1 Subvert address infrastructure (AND)
    1.1 L2 Spoofing 
        1.1.1 ARP/MAC spoofing (OR)
        1.1.2 VLAN hopping (OR)
        1.1.3 STP (RSTP, PVSTP, MSTP) spoofing 
    1.2 L3 Spoofing 
        1.2.1 SLAAC attack (OR)
        1.2.2 Hijacking HSRP (VRRP, CARP) (OR)
        1.2.3 Hijacking BGP (OR)
        1.2.4 Routing table poisoning (OR)
        1.2.5 Redirecting ICMP 
    1.3 L4+ Spoofing
        1.3.1 NetBIOS (LLMNR) spoofing (OR)
        1.3.2 DHCP spoofing (OR)
        1.3.3 Rogue Access Point (OR)
        1.3.4 IP spoofing (OR)
        1.3.5 DNS spoofing 
2 Decrypt (AND)
    2.2 SSL BEAST (OR)
    2.3 Hijack SSL (OR)
    2.4 Strip SSL
3 Do whatever 


A Man-in-the-Middle (MitM) attack is a general term for when an adversary positions herself in the middle of a conversation (usually between a user and an application on the application or cryptograhic layer).

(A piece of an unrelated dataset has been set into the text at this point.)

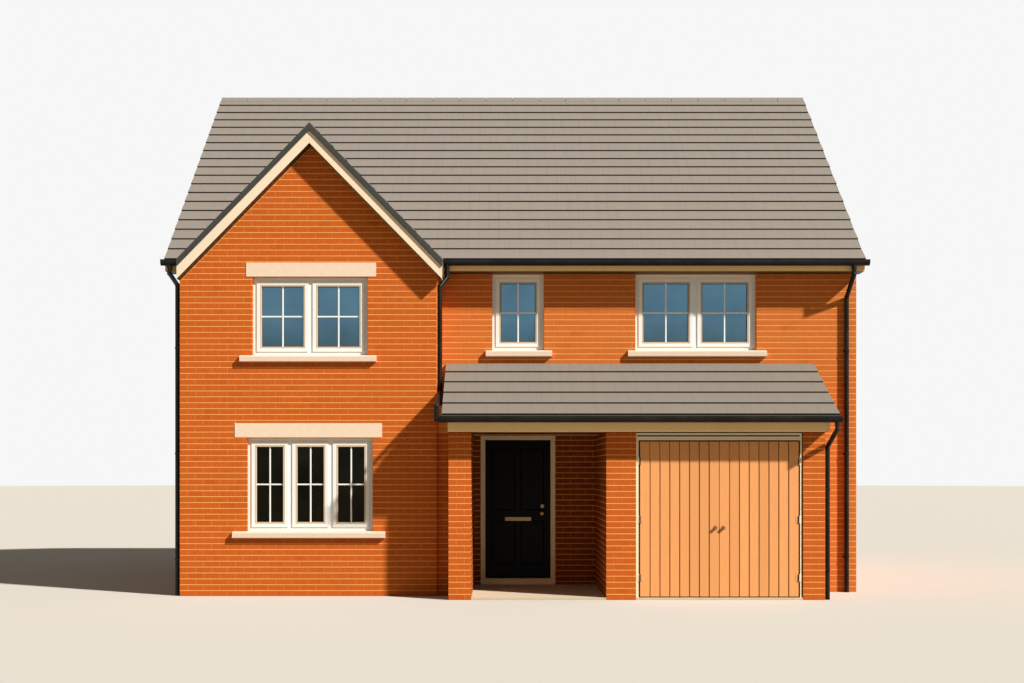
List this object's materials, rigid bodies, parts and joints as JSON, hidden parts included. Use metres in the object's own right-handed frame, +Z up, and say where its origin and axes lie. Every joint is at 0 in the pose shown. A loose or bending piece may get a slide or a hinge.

A MitM attack allow an adversary to proxy communication between two parties allowing any data to either be read or altered. For example to eavesdrop or to steal personal information such as login credentials, account details, tokens and credit card numbers. This information can then further be used for unapproved fund transfers, password changes, impersonation, complete identity theft and for gaining a foothold during the infiltration stage of a structured hack.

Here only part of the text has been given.